A number of chairs lamented the effect this was having on their graduate students—in their ability to support their studies, and even their ability to properly continue their academic work, as the time of their full-time faculty mentors and supervisors were reallocated to lower-level undergraduate courses. Three chairs observed that, as a result, there was substantial talk about eliminating the doctoral or graduate program in their department altogether.
Finally, the other notable effect cited by a significant number of chairs actually fell outside the department—on the history department’s portion of the library budget. Even though they were not specifically asked, a handful of the respondents noted the loss of material support for research, including diminished support for purchases of books and electronic databases of bibliographies, historical articles, and primary source materials.
Most of the departments experiencing substantial cuts treated the situation in fairly stoic terms—describing the problems as beyond their control and essentially just to be survived for the short term. But a few of the department chairs described fairly substantial changes in the work and culture of their department.
The most common adjustments seemed to be in the area of technology. Twenty of the department chairs noted that the budget cutbacks had accelerated a shift to online syllabi and materials. As one noted, “We scan more stuff—post it on Blackboard and tell the students to print it.” A few others noted that the reductions in faculty were promoting greater use of online courses, which allowed one institution to reduce full-time faculty while “maintaining the existing student-faculty ratio” through the use of adjunct instructors working off site.
A significant number also noted that they had been forced to remove phones from faculty offices to meet the budget. And others noted that they were either taking away faculty computers or choosing not upgrading them as they became obsolete. One chair reported, “Previously, we received faculty computer replacement funds on a three-year cycle. These have ended, and we are now using department funds to replace or repair faculty computers only when urgently necessary, and with faculty cost participation for more expensive alternatives.”
Even for the departments that were doing fairly well, this was clearly placing an added administrative burden.
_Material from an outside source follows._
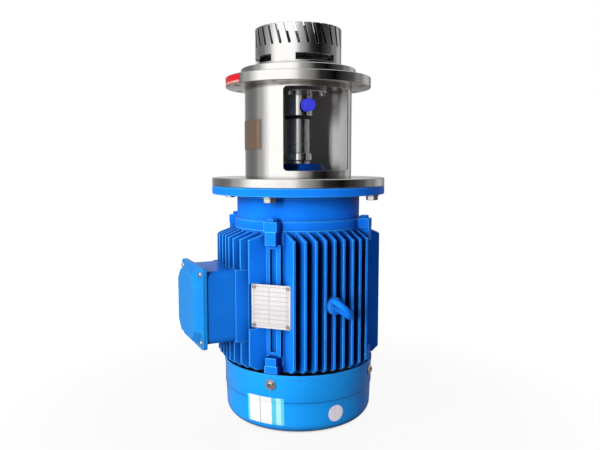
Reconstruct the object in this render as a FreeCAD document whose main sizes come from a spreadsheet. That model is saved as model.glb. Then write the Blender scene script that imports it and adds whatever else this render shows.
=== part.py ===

Very few of the department chairs failed to note that they were taking a much closer look at their ongoing costs, and in some cases, put in the position of needing to approve expenses as mundane as individual faculty members’ photocopying requests. (One chair observed that, “while photocopying isn’t prohibited, any class handout must be approved in advance by the department chair.”)
The only truly positive sign that many department chairs noted is that their enrollments and majors continued to grow, giving the history department a much stronger position relative to other departments in the humanities and social sciences.
Robert Townsend is the AHA’s assistant director for research and publications.
1. The survey was not designed to elicit quantitative information. An e-mail to the chairs asked three open-ended questions: “(1) Is your department experiencing any reductions in funding, and if so, roughly how large are they (1 percent, 5 percent, etc.) and how many years have you been experiencing such cuts?”; “(2) Are budget reductions affecting your department’s execution of its work—either in the tangible ways (e.g., cuts in basic supplies, increases or reductions in the number of part-time faculty, and cuts in faculty salaries) or in less tangible ways (such as increases in course loads for full-time faculty)?”; and “(3) Finally, if you have experienced budget cuts, how have you adjusted to compensate for the diminished resources? If you have not experienced any reductions, is this something you are concerned about?” Given campus sensibilities, most chairs asked that their comments remain anonymous. In deference to the majority, all respondents remain unnamed.